====== Material ======

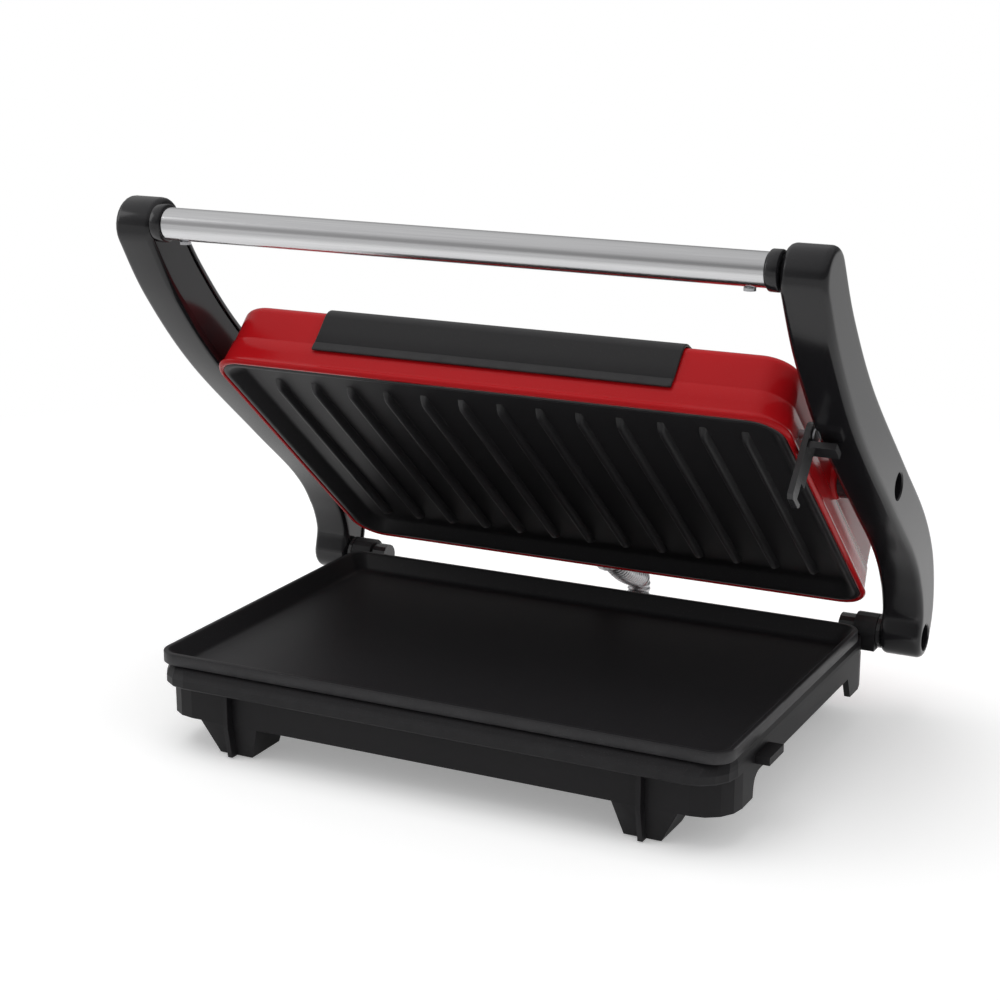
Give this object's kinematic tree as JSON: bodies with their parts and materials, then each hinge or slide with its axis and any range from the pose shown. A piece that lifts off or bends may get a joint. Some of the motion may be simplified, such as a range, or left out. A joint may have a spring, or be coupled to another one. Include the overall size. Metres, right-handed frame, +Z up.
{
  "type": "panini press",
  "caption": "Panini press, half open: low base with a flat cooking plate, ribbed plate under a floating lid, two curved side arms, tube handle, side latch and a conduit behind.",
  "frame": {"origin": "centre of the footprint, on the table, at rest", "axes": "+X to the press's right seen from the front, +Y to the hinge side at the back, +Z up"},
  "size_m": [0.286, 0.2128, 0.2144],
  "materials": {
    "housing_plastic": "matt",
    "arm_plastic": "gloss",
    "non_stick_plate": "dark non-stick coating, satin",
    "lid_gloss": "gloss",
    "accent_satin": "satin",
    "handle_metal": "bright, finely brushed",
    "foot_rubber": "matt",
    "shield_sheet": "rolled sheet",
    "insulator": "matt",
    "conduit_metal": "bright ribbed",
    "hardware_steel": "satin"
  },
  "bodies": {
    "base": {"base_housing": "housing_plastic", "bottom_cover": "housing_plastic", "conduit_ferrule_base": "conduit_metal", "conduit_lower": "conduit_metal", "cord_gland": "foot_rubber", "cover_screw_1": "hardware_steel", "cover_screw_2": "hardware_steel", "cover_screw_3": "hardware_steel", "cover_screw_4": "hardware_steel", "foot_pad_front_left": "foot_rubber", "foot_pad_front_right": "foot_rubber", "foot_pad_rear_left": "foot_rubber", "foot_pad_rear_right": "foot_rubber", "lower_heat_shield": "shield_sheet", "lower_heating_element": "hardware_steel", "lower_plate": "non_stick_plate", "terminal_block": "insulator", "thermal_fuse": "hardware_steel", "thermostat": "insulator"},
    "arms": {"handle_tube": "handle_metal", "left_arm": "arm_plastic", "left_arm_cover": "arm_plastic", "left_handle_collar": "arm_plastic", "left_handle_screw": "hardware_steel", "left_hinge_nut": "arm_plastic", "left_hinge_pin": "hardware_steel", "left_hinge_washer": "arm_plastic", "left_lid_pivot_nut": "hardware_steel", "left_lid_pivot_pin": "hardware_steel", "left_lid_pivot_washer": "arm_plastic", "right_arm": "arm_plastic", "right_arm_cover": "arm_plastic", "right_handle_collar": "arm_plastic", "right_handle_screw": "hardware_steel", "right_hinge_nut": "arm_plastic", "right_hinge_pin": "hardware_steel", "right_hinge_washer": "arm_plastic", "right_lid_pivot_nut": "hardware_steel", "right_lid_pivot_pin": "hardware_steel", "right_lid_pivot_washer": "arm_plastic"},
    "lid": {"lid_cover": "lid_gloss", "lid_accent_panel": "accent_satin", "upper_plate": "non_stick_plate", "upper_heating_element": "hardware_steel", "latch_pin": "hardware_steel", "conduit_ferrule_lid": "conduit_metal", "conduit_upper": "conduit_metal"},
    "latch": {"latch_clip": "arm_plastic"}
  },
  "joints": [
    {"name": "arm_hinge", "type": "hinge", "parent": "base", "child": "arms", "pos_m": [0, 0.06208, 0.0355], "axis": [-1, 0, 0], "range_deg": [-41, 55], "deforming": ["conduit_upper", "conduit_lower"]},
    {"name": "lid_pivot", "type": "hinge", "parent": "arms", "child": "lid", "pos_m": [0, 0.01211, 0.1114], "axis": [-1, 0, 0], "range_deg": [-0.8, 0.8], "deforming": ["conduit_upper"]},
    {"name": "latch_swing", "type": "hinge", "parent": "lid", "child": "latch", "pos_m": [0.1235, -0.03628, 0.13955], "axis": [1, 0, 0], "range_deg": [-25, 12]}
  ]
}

======

▶ What you are asked to do
Each line above must be reproduced exactly as it stands.

▶ Worked solution
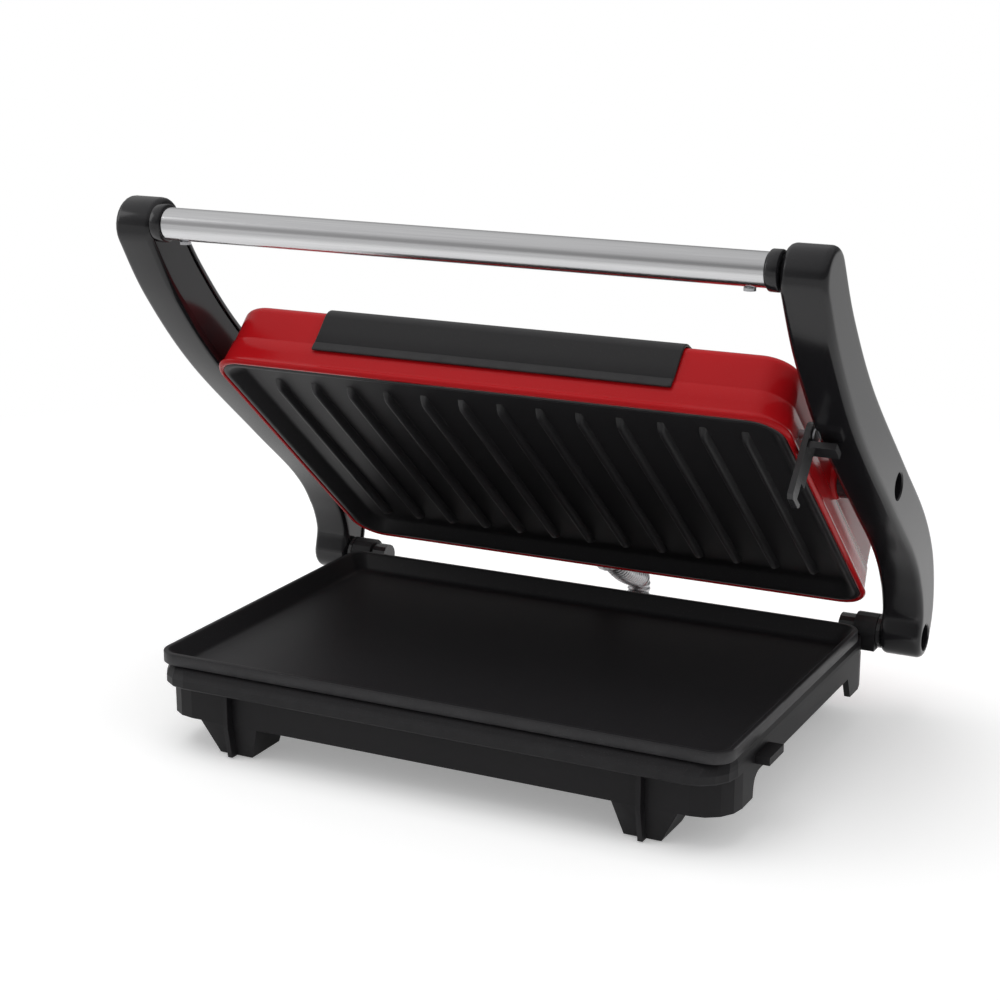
Give this object's kinematic tree as JSON: bodies with their parts and materials, then each hinge or slide with its axis and any range from the pose shown. A piece that lifts off or bends may get a joint. Some of the motion may be simplified, such as a range, or left out. A joint may have a spring, or be coupled to another one. Include the overall size. Metres, right-handed frame, +Z up.
{
  "type": "panini press",
  "caption": "Panini press, half open: low base with a flat cooking plate, ribbed plate under a floating lid, two curved side arms, tube handle, side latch and a conduit behind.",
  "frame": {"origin": "centre of the footprint, on the table, at rest", "axes": "+X to the press's right seen from the front, +Y to the hinge side at the back, +Z up"},
  "size_m": [0.286, 0.2128, 0.2144],
  "materials": {
    "housing_plastic": "matt",
    "arm_plastic": "gloss",
    "non_stick_plate": "dark non-stick coating, satin",
    "lid_gloss": "gloss",
    "accent_satin": "satin",
    "handle_metal": "bright, finely brushed",
    "foot_rubber": "matt",
    "shield_sheet": "rolled sheet",
    "insulator": "matt",
    "conduit_metal": "bright ribbed",
    "hardware_steel": "satin"
  },
  "bodies": {
    "base": {"base_housing": "housing_plastic", "bottom_cover": "housing_plastic", "conduit_ferrule_base": "conduit_metal", "conduit_lower": "conduit_metal", "cord_gland": "foot_rubber", "cover_screw_1": "hardware_steel", "cover_screw_2": "hardware_steel", "cover_screw_3": "hardware_steel", "cover_screw_4": "hardware_steel", "foot_pad_front_left": "foot_rubber", "foot_pad_front_right": "foot_rubber", "foot_pad_rear_left": "foot_rubber", "foot_pad_rear_right": "foot_rubber", "lower_heat_shield": "shield_sheet", "lower_heating_element": "hardware_steel", "lower_plate": "non_stick_plate", "terminal_block": "insulator", "thermal_fuse": "hardware_steel", "thermostat": "insulator"},
    "arms": {"handle_tube": "handle_metal", "left_arm": "arm_plastic", "left_arm_cover": "arm_plastic", "left_handle_collar": "arm_plastic", "left_handle_screw": "hardware_steel", "left_hinge_nut": "arm_plastic", "left_hinge_pin": "hardware_steel", "left_hinge_washer": "arm_plastic", "left_lid_pivot_nut": "hardware_steel", "left_lid_pivot_pin": "hardware_steel", "left_lid_pivot_washer": "arm_plastic", "right_arm": "arm_plastic", "right_arm_cover": "arm_plastic", "right_handle_collar": "arm_plastic", "right_handle_screw": "hardware_steel", "right_hinge_nut": "arm_plastic", "right_hinge_pin": "hardware_steel", "right_hinge_washer": "arm_plastic", "right_lid_pivot_nut": "hardware_steel", "right_lid_pivot_pin": "hardware_steel", "right_lid_pivot_washer": "arm_plastic"},
    "lid": {"lid_cover": "lid_gloss", "lid_accent_panel": "accent_satin", "upper_plate": "non_stick_plate", "upper_heating_element": "hardware_steel", "latch_pin": "hardware_steel", "conduit_ferrule_lid": "conduit_metal", "conduit_upper": "conduit_metal"},
    "latch": {"latch_clip": "arm_plastic"}
  },
  "joints": [
    {"name": "arm_hinge", "type": "hinge", "parent": "base", "child": "arms", "pos_m": [0, 0.06208, 0.0355], "axis": [-1, 0, 0], "range_deg": [-41, 55], "deforming": ["conduit_upper", "conduit_lower"]},
    {"name": "lid_pivot", "type": "hinge", "parent": "arms", "child": "lid", "pos_m": [0, 0.01211, 0.1114], "axis": [-1, 0, 0], "range_deg": [-0.8, 0.8], "deforming": ["conduit_upper"]},
    {"name": "latch_swing", "type": "hinge", "parent": "lid", "child": "latch", "pos_m": [0.1235, -0.03628, 0.13955], "axis": [1, 0, 0], "range_deg": [-25, 12]}
  ]
}